The Tyranny of the Straight Line
The straight line is a useful fiction.
It gets you from the station to the meeting. It builds bridges, balances accounts, files invoices, teaches children that one comes before two and two comes before three. Linear thinking has done good work in the world. It deserves its place in the tool shed.
The trouble starts when it climbs onto the throne.
Linear thinking assumes that life behaves like an argument. Premise, development, conclusion. Cause, effect, outcome. Step one, step two, step three. The world becomes a corridor. Thought becomes a queue. The mind is trained to ask what comes next before it has understood what is already here.
This is how living systems get misread.
A conversation does not move in a straight line. Neither does grief. Neither does desire, memory, creativity, healing, faith, identity, a garden, a friendship, a body, a poem, a website, a life. These things loop. They thicken. They return wearing different clothes. They send roots sideways in the dark before anything visible breaks the surface.
Linear thinking hates this.
It wants progress to be visible. It wants evidence.
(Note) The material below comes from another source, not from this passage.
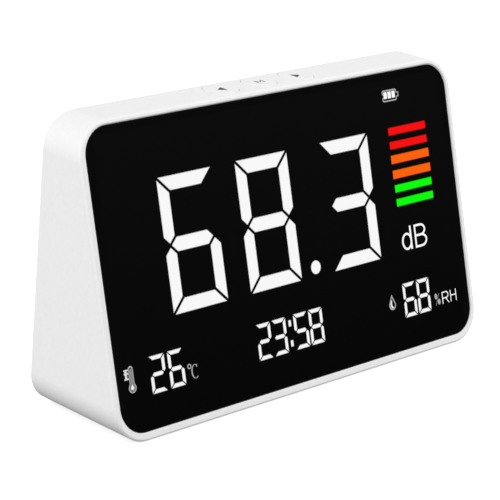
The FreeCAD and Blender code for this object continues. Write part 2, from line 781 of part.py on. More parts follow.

It wants a plan, a milestone, a metric, a forward motion that can be reported to someone with a clipboard. When something goes underground, linear thinking calls it delay. When something circles back, it calls it regression. When something refuses to resolve, it calls it failure.
The rhizome knows better.
Some thoughts do not arrive by marching. They arrive by haunting. A phrase appears in one notebook, disappears for six months, then returns inside a conversation about something else entirely and suddenly becomes architecture. Linear thinking cannot account for this because it only recognises development when development looks like ascent.
The straight line is obsessed with arrival.
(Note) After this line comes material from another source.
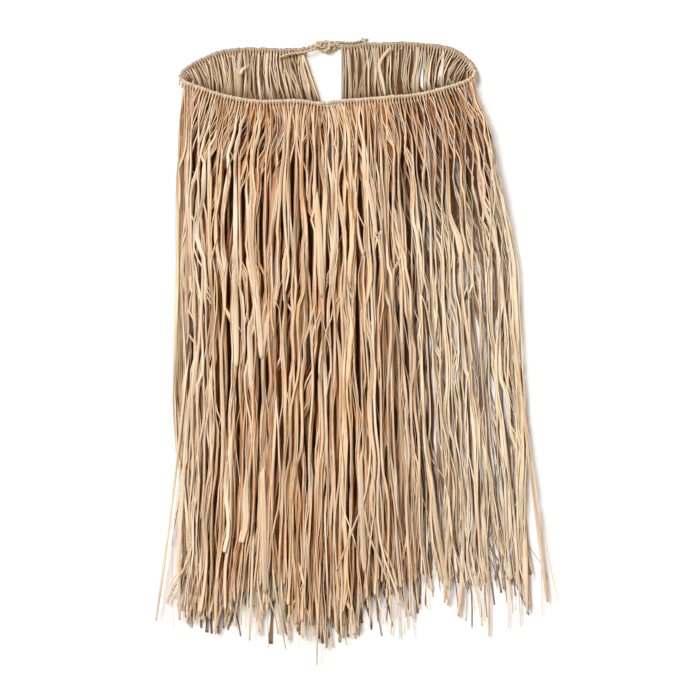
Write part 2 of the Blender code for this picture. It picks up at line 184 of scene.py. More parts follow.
# The deep partings of the fringe: where each starts and ends, its width, and how many
# of the four layers it runs through from the top.
Parting = namedtuple("Parting", "x_top y_top x_end y_end width layers")
PARTINGS = [
    Parting(-70.0, 235.0, -55.0, 62.0, 8.0, 3),
    Parting(-168.0, 85.0, -168.0, -108.0, 6.5, 3),
    Parting(-123.0, 282.0, -119.0, 95.0, 6.0, 3),
    Parting(-18.0, 115.0, -19.0, -64.0, 6.0, 3),
    Parting(-2.0, 180.0, 1.0, -35.0, 4.0, 3),
    Parting(26.0, 130.0, 20.0, 16.0, 6.5, 3),
    Parting(-11.0, -135.0, -14.0, -250.0, 6.0, 3),
    Parting(-82.0, 215.0, -80.0, 75.0, 4.5, 2),
    Parting(-142.0, 275.0, -150.0, 136.0, 4.5, 3),
    Parting(-152.0, 5.0, -158.0, -98.0, 4.0, 2),
    Parting(6.0, 218.0, 10.0, 146.0, 5.5, 3),
    Parting(-157.0, -127.0, -155.0, -232.0, 4.0, 2),
    Parting(79.0, 308.0, 83.0, 216.0, 4.5, 3),
    Parting(-76.0, -5.0, -74.0, -112.0, 3.5, 2),
    Parting(-80.0, 72.0, -78.0, -32.0, 3.5, 2),
    Parting(-69.0, -90.0, -64.0, -172.0, 3.5, 2),
    Parting(88.0, 62.0, 94.0, 2.0, 4.5, 3),
    Parting(107.0, 60.0, 109.0, 5.0, 4.5, 2),
    Parting(219.0, -170.0, 222.0, -290.0, 8.0, 4),
    Parting(211.0, -12.0, 214.0, -106.0, 6.5, 4),
    Parting(222.0, -92.0, 225.0, -195.0, 6.0, 4),
    Parting(-225.0, -168.0, -223.0, -272.0, 5.0, 4),
    Parting(193.0, -10.0, 197.0, -86.0, 4.0, 4),
    Parting(192.0, 42.0, 195.0, -6.0, 3.5, 4),
    Parting(150.0, 60.0, 162.0, -60.0, 4.0, 4),
    Parting(130.0, 95.0, 140.0, 0.0, 3.5, 4),
    Parting(165.0, -60.0, 176.0, -170.0, 3.5, 4),
]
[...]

This makes it impatient with incubation. It cuts the fruit open to check if it is ripe. It asks the dream what it is for. It wants the essay before the question has become dangerous enough to deserve one.
And because it is impatient, it becomes violent in subtle ways. It flattens contradiction into choice. It treats ambiguity as a defect in the signal. It turns mystery into a task list. It asks the self to declare what it is before the self has finished becoming.
This is where linear thinking becomes a spiritual problem.
A person living under the rule of the straight line starts to believe that life should make sense in sequence. Childhood explains adulthood. Trauma explains behaviour. Goals explain action. Productivity explains worth. Everything must justify itself by pointing forward to something else.
Nothing is allowed to simply deepen.
The self becomes a project plan. The soul becomes a performance review. Even transformation gets forced into the grammar of improvement: identify the issue, apply the method, achieve the result. The ancient work of becoming human is reduced to a workshop exercise with three learning outcomes and a feedback form.
The straight line cannot understand the threshold.
A threshold is not a step. It is a place where one order of being loses its authority and another has not yet arrived. Linear thinking becomes anxious there because it has no map for the in-between. It asks, “What is the next action?” when the real work is staying long enough for the old name to stop working.
This is why so much modern thinking feels exhausted. It keeps trying to solve circular, symbolic, embodied, relational problems with directional tools. It mistakes depth for inefficiency. It mistakes wandering for lack of discipline. It mistakes the living web of association for mess.
But the mind is not a train track.
The mind is closer to a field after rain. Things surface. Things sink. Things grow where no one planted them. The work is not always to impose order. Sometimes the work is to notice what keeps returning.
Linear thinking is poor at return.
It prefers novelty because novelty looks like movement. Return looks suspicious. Return means the issue was not handled. Return means the lesson was not learned. Return means the system has failed.
But return is how the psyche speaks.
The same image comes back because it has more to give. The same question comes back because the question has outgrown the person who first asked it. The same wound comes back because it has moved from memory into meaning. None of this is regression. It is recursion.
The web understood this before productivity culture did.
Hypertext breaks the tyranny of sequence. A page can point sideways. A word can open a chamber. An essay can become a territory rather than a unit. The reader is no longer marched from introduction to conclusion. The reader roams. Meaning gathers through relation.
This is closer to how thought actually works.
Linear thinking wants a single road through the material. Rhizomatic thinking lets the material disclose its own paths. One is engineered. The other is grown. The difference matters because a human life is not a road-building problem.
The critique of linear thinking, then, is not that it is wrong.
The critique is that it has forgotten it is partial.
A straight line is one gesture among many. Useful for cutting through confusion. Dangerous when applied to everything. There are moments when the line must yield to the spiral, the web, the constellation, the compost heap, the ritual circle, the long walk with no declared destination.
The line gets us somewhere.
The question is whether somewhere is always the point.